I guess I’m just not a very trusting soul, at least when it comes to technology. In fact I used to have a saying in my old company, “either it’s tested or it doesn’t work.” So, when looking at social listening projects my first question is, is the data tested?
One of the important elements of testing in social listening is what we call “spam filtering.” This is the reduction of spam posts inside the reported volumes so that the data is as valid as possible. One caveat, spam is largely subjective and is an entire spectrum of content from unique material written by a fringe participant to pure keyword-laden posts meant only to drive black-hat SEO activities or to gain traffic for Google AdWords payments.
Here is a visual example of what can happen taken from some recent listening we conducted. This first image is the 1-year trend of social volumes:
The highlighted areas show a boost in the number of forum posts far above the daily averages seen previously in the year. This can be indicative of spammers loading up forums with keywords to drive traffic to their sites, or even sell directly on the forums, but the volumes are usually due to link farming.
Once we investigated the keywords inside the high volume time frame we found words like these being featured prominently:
- viagra or cialis
- without prescription
There were many more, but that gives the general idea. Misspellings are particularly helpful as the spam posts are typically the same template and just posted to vast numbers of forums via bots.

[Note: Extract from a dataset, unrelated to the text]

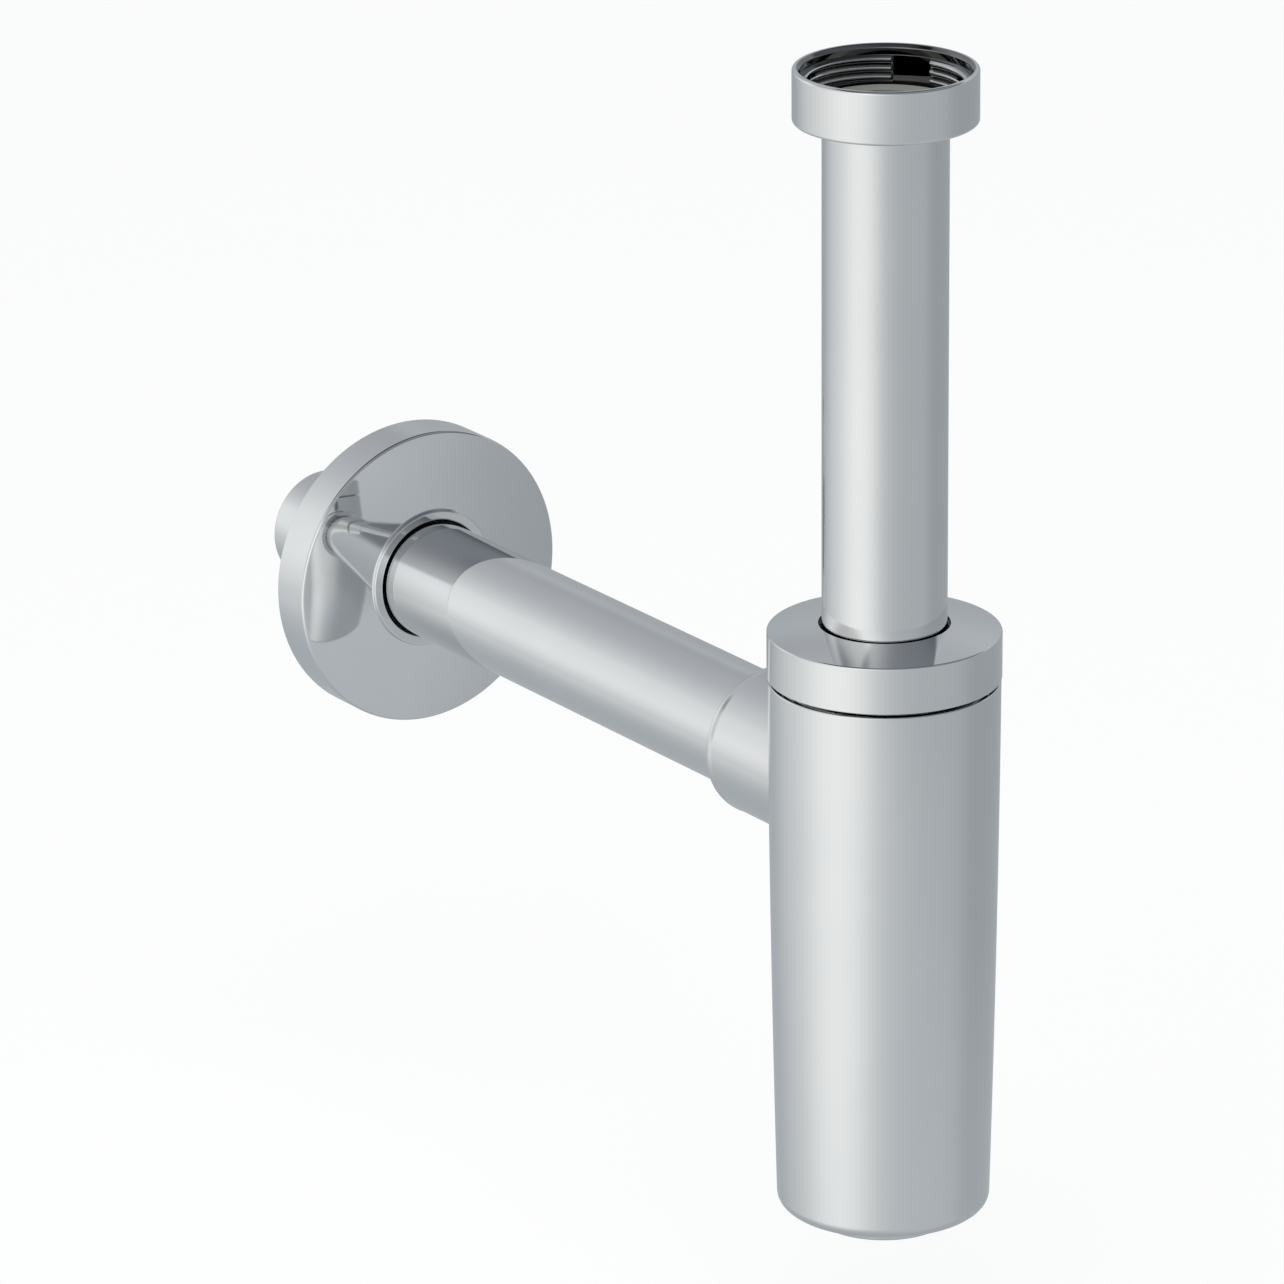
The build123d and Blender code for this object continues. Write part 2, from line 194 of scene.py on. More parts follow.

After we removed the spam we got a trend that looked like this:
This is much better, and when we reviewed the top terms in the posts over the year they were all directly related to the condition we were studying. One of the reasons to be diligent about spam filtering is the ranking of channels. We often use the channel rankings to make an initial determination of whether a certain keyword set is “socially active” or whether it’s mainly found in the traditional press. The keywords we were looking at were going to give a false positive about how socially active the topics were:
We can see that Forums went from a strong #2 position to a much weaker #3 spot. This provides us with a better level-set of where to look for our patient, caregiver, and HCP conversations.